YOUR INSTRUCTIONS: Reproduce all the entries precisely.

DATASET EXTRACT:
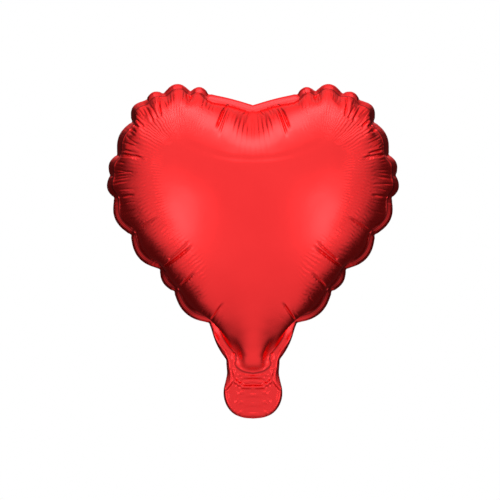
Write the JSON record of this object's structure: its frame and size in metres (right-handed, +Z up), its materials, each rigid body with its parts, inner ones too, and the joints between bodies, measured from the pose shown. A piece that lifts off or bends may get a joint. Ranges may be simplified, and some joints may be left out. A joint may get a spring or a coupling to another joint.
{
  "type": "heart-shaped foil balloon",
  "caption": "Inflated heart-shaped foil balloon of two metallised film panels with a scalloped welded rim, a check valve in the neck and a folding tail.",
  "frame": {"origin": "middle of the neck's waist, where a ribbon is tied, on the weld plane between the two panels", "axes": "+Z up from the tail to the cleft, the front panel faces -Y, +X to the right seen from the front"},
  "size_m": [0.1818, 0.0796, 0.2042],
  "materials": {
    "red_foil": "metallised film, satin mirror",
    "valve_film": "clear polythene film, soft sheen"
  },
  "bodies": {
    "envelope": {"front_panel": "red_foil", "back_panel": "red_foil", "front_valve_film": "valve_film", "back_valve_film": "valve_film", "front_crease_film": "red_foil", "back_crease_film": "red_foil", "front_valve_crease": "valve_film", "back_valve_crease": "valve_film"},
    "tail": {"front_tail_film": "red_foil", "back_tail_film": "red_foil", "front_inlet_film": "valve_film", "back_inlet_film": "valve_film"}
  },
  "joints": [
    {"name": "tail_fold", "type": "hinge", "parent": "envelope", "child": "tail", "pos_m": [0, 0, -0.01], "axis": [1, 0, 0], "range_deg": [-120, 120], "deforming": ["front_crease_film", "back_crease_film", "front_valve_crease", "back_valve_crease"]}
  ]
}
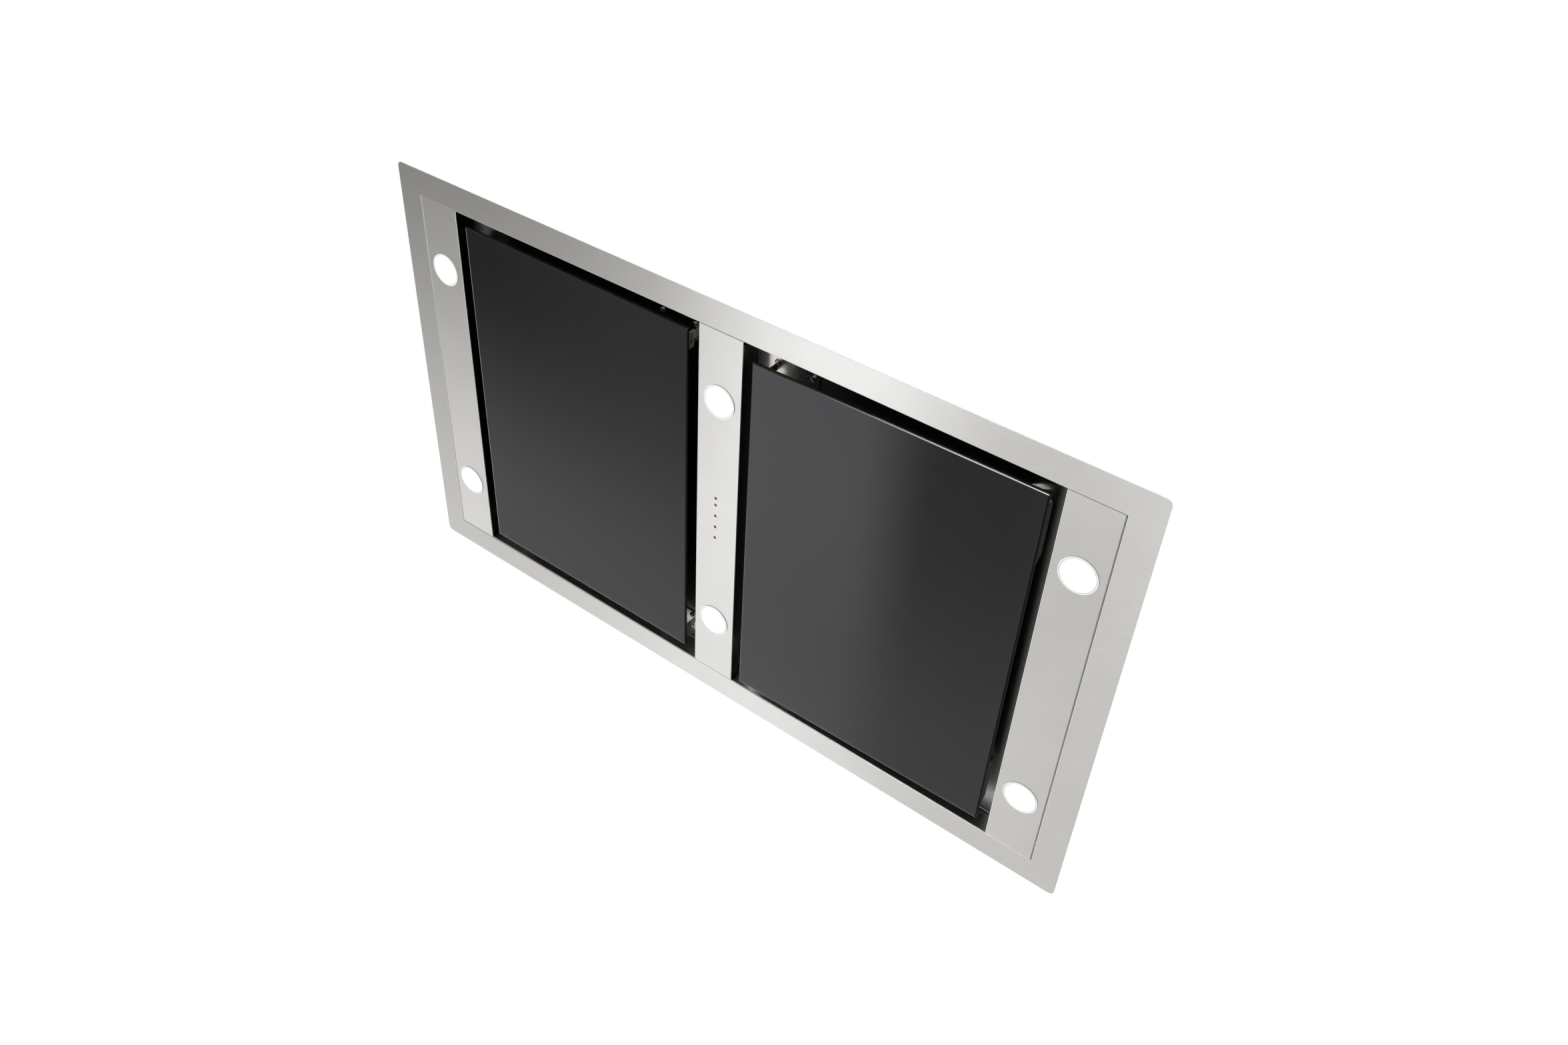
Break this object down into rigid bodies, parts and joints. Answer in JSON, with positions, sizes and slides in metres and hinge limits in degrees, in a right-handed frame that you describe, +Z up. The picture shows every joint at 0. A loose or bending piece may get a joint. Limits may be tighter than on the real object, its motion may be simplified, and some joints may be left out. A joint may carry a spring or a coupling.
{
  "type": "ceiling range hood",
  "caption": "Ceiling-recessed range hood: brushed steel frame with lamp strips, hinged black glass suction panels, and a blower housing above the ceiling with a round duct outlet.",
  "frame": {"origin": "middle of the ceiling cut-out, in the ceiling plane that the rim lies against", "axes": "+X along the long side, +Y across the hood, +Z up into the ceiling"},
  "size_m": [1.2, 0.7, 0.3774],
  "materials": {
    "brushed_rim": "brushed along the long side",
    "brushed_strip": "fine brushed",
    "galvanised": "galvanised sheet",
    "inner_steel": "brushed stainless sheet",
    "black_glass": "polished, back-coated black",
    "tray_steel": "satin black coating",
    "nickel": "bright nickel plate",
    "zinc": "zinc plate",
    "aluminium": "mill finish",
    "filter_alu": "anodised",
    "black_plastic": "fine grained",
    "grey_plastic": "fine grained",
    "white_plastic": "smooth",
    "board_green": "solder-masked board",
    "window_black": "glossy",
    "light_red": "glossy dark red",
    "lens_frost": "frosted, lit from behind",
    "bezel_steel": "satin",
    "motor_paint": "satin black",
    "wheel_steel": "galvanised",
    "spring_steel": "spring steel"
  },
  "bodies": {
    "hood_body": {"trim_frame": "brushed_rim", "light_strip_left": "brushed_strip", "light_strip_centre": "brushed_strip", "light_strip_right": "brushed_strip", "recess_plate": "inner_steel", "housing_shell": "galvanised", "housing_lid": "galvanised", "outlet_collar": "galvanised", "damper_pins": "zinc", "blower_scroll": "galvanised", "blower_motor": "motor_paint", "motor_mount": "galvanised", "control_box": "grey_plastic", "cable_gland": "black_plastic", "lamp_driver": "white_plastic", "control_board": "board_green", "infrared_window": "window_black", "indicator_lights": "light_red", "lamp_clips": "spring_steel", "pan_head_screws": "zinc", "suspension_bracket_front_left": "galvanised", "suspension_bracket_front_right": "galvanised", "suspension_bracket_rear_left": "galvanised", "suspension_bracket_rear_right": "galvanised", "lamp_bezel_left_front": "bezel_steel", "lamp_lens_left_front": "lens_frost", "lamp_bezel_left_rear": "bezel_steel", "lamp_lens_left_rear": "lens_frost", "lamp_bezel_centre_front": "bezel_steel", "lamp_lens_centre_front": "lens_frost", "lamp_bezel_centre_rear": "bezel_steel", "lamp_lens_centre_rear": "lens_frost", "lamp_bezel_right_front": "bezel_steel", "lamp_lens_right_front": "lens_frost", "lamp_bezel_right_rear": "bezel_steel", "lamp_lens_right_rear": "lens_frost", "left_hinge_brackets": "nickel", "left_hinge_pins": "zinc", "left_catches": "nickel", "left_filter_frame": "filter_alu", "left_filter_mesh": "filter_alu", "right_hinge_brackets": "nickel", "right_hinge_pins": "zinc", "right_catches": "nickel", "right_filter_frame": "filter_alu", "right_filter_mesh": "filter_alu"},
    "left_panel": {"left_panel_glass": "black_glass", "left_panel_tray": "tray_steel", "left_hinge_arms": "nickel", "left_panel_strikers": "nickel"},
    "left_latch": {"left_filter_latch": "black_plastic"},
    "right_panel": {"right_panel_glass": "black_glass", "right_panel_tray": "tray_steel", "right_hinge_arms": "nickel", "right_panel_strikers": "nickel"},
    "right_latch": {"right_filter_latch": "black_plastic"},
    "impeller": {"blower_impeller": "wheel_steel", "motor_shaft": "zinc"},
    "front_flap": {"damper_flap_front": "aluminium"},
    "rear_flap": {"damper_flap_rear": "aluminium"}
  },
  "joints": [
    {"name": "left_panel_hinge", "type": "hinge", "parent": "hood_body", "child": "left_panel", "pos_m": [-0.456, 0, 0.0168], "axis": [0, 1, 0], "range_deg": [0, 88]},
    {"name": "right_panel_hinge", "type": "hinge", "parent": "hood_body", "child": "right_panel", "pos_m": [0.456, 0, 0.0168], "axis": [0, -1, 0], "range_deg": [-1, 87]},
    {"name": "left_latch_slide", "type": "slide", "parent": "hood_body", "child": "left_latch", "axis": [-1, 0, 0], "range_m": [0, 0.0055], "stiffness_N_per_m": 300, "springref_m": -0.003},
    {"name": "right_latch_slide", "type": "slide", "parent": "hood_body", "child": "right_latch", "axis": [1, 0, 0], "range_m": [0, 0.0055], "stiffness_N_per_m": 300, "springref_m": -0.003},
    {"name": "impeller_spin", "type": "hinge", "parent": "hood_body", "child": "impeller", "pos_m": [0, -0.055, 0.158], "axis": [1, 0, 0], "continuous": true},
    {"name": "front_flap_hinge", "type": "hinge", "parent": "hood_body", "child": "front_flap", "pos_m": [0, -0.006, 0.3232], "axis": [-1, 0, 0], "range_deg": [0, 80]},
    {"name": "rear_flap_hinge", "type": "hinge", "parent": "hood_body", "child": "rear_flap", "pos_m": [0, 0.006, 0.3232], "axis": [1, 0, 0], "range_deg": [0, 80]}
  ]
}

FINISHED EXERCISE:
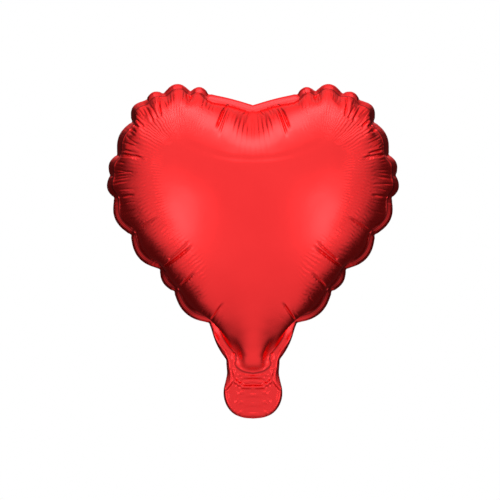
Write the JSON record of this object's structure: its frame and size in metres (right-handed, +Z up), its materials, each rigid body with its parts, inner ones too, and the joints between bodies, measured from the pose shown. A piece that lifts off or bends may get a joint. Ranges may be simplified, and some joints may be left out. A joint may get a spring or a coupling to another joint.
{
  "type": "heart-shaped foil balloon",
  "caption": "Inflated heart-shaped foil balloon of two metallised film panels with a scalloped welded rim, a check valve in the neck and a folding tail.",
  "frame": {"origin": "middle of the neck's waist, where a ribbon is tied, on the weld plane between the two panels", "axes": "+Z up from the tail to the cleft, the front panel faces -Y, +X to the right seen from the front"},
  "size_m": [0.1818, 0.0796, 0.2042],
  "materials": {
    "red_foil": "metallised film, satin mirror",
    "valve_film": "clear polythene film, soft sheen"
  },
  "bodies": {
    "envelope": {"front_panel": "red_foil", "back_panel": "red_foil", "front_valve_film": "valve_film", "back_valve_film": "valve_film", "front_crease_film": "red_foil", "back_crease_film": "red_foil", "front_valve_crease": "valve_film", "back_valve_crease": "valve_film"},
    "tail": {"front_tail_film": "red_foil", "back_tail_film": "red_foil", "front_inlet_film": "valve_film", "back_inlet_film": "valve_film"}
  },
  "joints": [
    {"name": "tail_fold", "type": "hinge", "parent": "envelope", "child": "tail", "pos_m": [0, 0, -0.01], "axis": [1, 0, 0], "range_deg": [-120, 120], "deforming": ["front_crease_film", "back_crease_film", "front_valve_crease", "back_valve_crease"]}
  ]
}
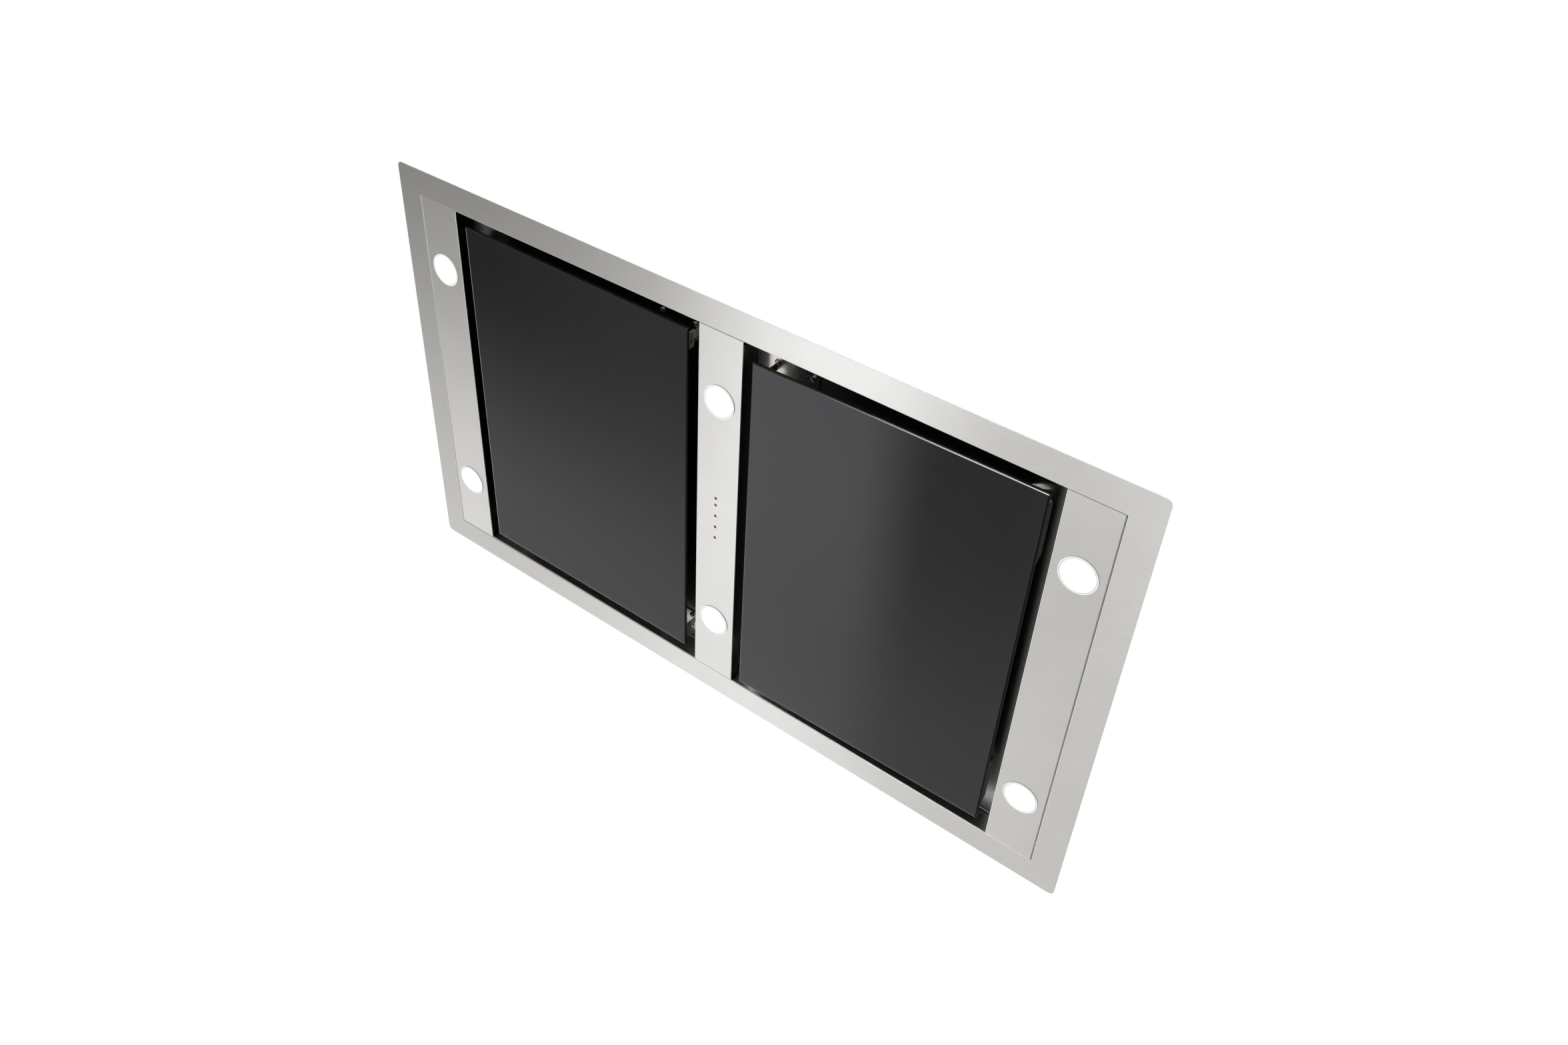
Break this object down into rigid bodies, parts and joints. Answer in JSON, with positions, sizes and slides in metres and hinge limits in degrees, in a right-handed frame that you describe, +Z up. The picture shows every joint at 0. A loose or bending piece may get a joint. Limits may be tighter than on the real object, its motion may be simplified, and some joints may be left out. A joint may carry a spring or a coupling.
{
  "type": "ceiling range hood",
  "caption": "Ceiling-recessed range hood: brushed steel frame with lamp strips, hinged black glass suction panels, and a blower housing above the ceiling with a round duct outlet.",
  "frame": {"origin": "middle of the ceiling cut-out, in the ceiling plane that the rim lies against", "axes": "+X along the long side, +Y across the hood, +Z up into the ceiling"},
  "size_m": [1.2, 0.7, 0.3774],
  "materials": {
    "brushed_rim": "brushed along the long side",
    "brushed_strip": "fine brushed",
    "galvanised": "galvanised sheet",
    "inner_steel": "brushed stainless sheet",
    "black_glass": "polished, back-coated black",
    "tray_steel": "satin black coating",
    "nickel": "bright nickel plate",
    "zinc": "zinc plate",
    "aluminium": "mill finish",
    "filter_alu": "anodised",
    "black_plastic": "fine grained",
    "grey_plastic": "fine grained",
    "white_plastic": "smooth",
    "board_green": "solder-masked board",
    "window_black": "glossy",
    "light_red": "glossy dark red",
    "lens_frost": "frosted, lit from behind",
    "bezel_steel": "satin",
    "motor_paint": "satin black",
    "wheel_steel": "galvanised",
    "spring_steel": "spring steel"
  },
  "bodies": {
    "hood_body": {"trim_frame": "brushed_rim", "light_strip_left": "brushed_strip", "light_strip_centre": "brushed_strip", "light_strip_right": "brushed_strip", "recess_plate": "inner_steel", "housing_shell": "galvanised", "housing_lid": "galvanised", "outlet_collar": "galvanised", "damper_pins": "zinc", "blower_scroll": "galvanised", "blower_motor": "motor_paint", "motor_mount": "galvanised", "control_box": "grey_plastic", "cable_gland": "black_plastic", "lamp_driver": "white_plastic", "control_board": "board_green", "infrared_window": "window_black", "indicator_lights": "light_red", "lamp_clips": "spring_steel", "pan_head_screws": "zinc", "suspension_bracket_front_left": "galvanised", "suspension_bracket_front_right": "galvanised", "suspension_bracket_rear_left": "galvanised", "suspension_bracket_rear_right": "galvanised", "lamp_bezel_left_front": "bezel_steel", "lamp_lens_left_front": "lens_frost", "lamp_bezel_left_rear": "bezel_steel", "lamp_lens_left_rear": "lens_frost", "lamp_bezel_centre_front": "bezel_steel", "lamp_lens_centre_front": "lens_frost", "lamp_bezel_centre_rear": "bezel_steel", "lamp_lens_centre_rear": "lens_frost", "lamp_bezel_right_front": "bezel_steel", "lamp_lens_right_front": "lens_frost", "lamp_bezel_right_rear": "bezel_steel", "lamp_lens_right_rear": "lens_frost", "left_hinge_brackets": "nickel", "left_hinge_pins": "zinc", "left_catches": "nickel", "left_filter_frame": "filter_alu", "left_filter_mesh": "filter_alu", "right_hinge_brackets": "nickel", "right_hinge_pins": "zinc", "right_catches": "nickel", "right_filter_frame": "filter_alu", "right_filter_mesh": "filter_alu"},
    "left_panel": {"left_panel_glass": "black_glass", "left_panel_tray": "tray_steel", "left_hinge_arms": "nickel", "left_panel_strikers": "nickel"},
    "left_latch": {"left_filter_latch": "black_plastic"},
    "right_panel": {"right_panel_glass": "black_glass", "right_panel_tray": "tray_steel", "right_hinge_arms": "nickel", "right_panel_strikers": "nickel"},
    "right_latch": {"right_filter_latch": "black_plastic"},
    "impeller": {"blower_impeller": "wheel_steel", "motor_shaft": "zinc"},
    "front_flap": {"damper_flap_front": "aluminium"},
    "rear_flap": {"damper_flap_rear": "aluminium"}
  },
  "joints": [
    {"name": "left_panel_hinge", "type": "hinge", "parent": "hood_body", "child": "left_panel", "pos_m": [-0.456, 0, 0.0168], "axis": [0, 1, 0], "range_deg": [0, 88]},
    {"name": "right_panel_hinge", "type": "hinge", "parent": "hood_body", "child": "right_panel", "pos_m": [0.456, 0, 0.0168], "axis": [0, -1, 0], "range_deg": [-1, 87]},
    {"name": "left_latch_slide", "type": "slide", "parent": "hood_body", "child": "left_latch", "axis": [-1, 0, 0], "range_m": [0, 0.0055], "stiffness_N_per_m": 300, "springref_m": -0.003},
    {"name": "right_latch_slide", "type": "slide", "parent": "hood_body", "child": "right_latch", "axis": [1, 0, 0], "range_m": [0, 0.0055], "stiffness_N_per_m": 300, "springref_m": -0.003},
    {"name": "impeller_spin", "type": "hinge", "parent": "hood_body", "child": "impeller", "pos_m": [0, -0.055, 0.158], "axis": [1, 0, 0], "continuous": true},
    {"name": "front_flap_hinge", "type": "hinge", "parent": "hood_body", "child": "front_flap", "pos_m": [0, -0.006, 0.3232], "axis": [-1, 0, 0], "range_deg": [0, 80]},
    {"name": "rear_flap_hinge", "type": "hinge", "parent": "hood_body", "child": "rear_flap", "pos_m": [0, 0.006, 0.3232], "axis": [1, 0, 0], "range_deg": [0, 80]}
  ]
}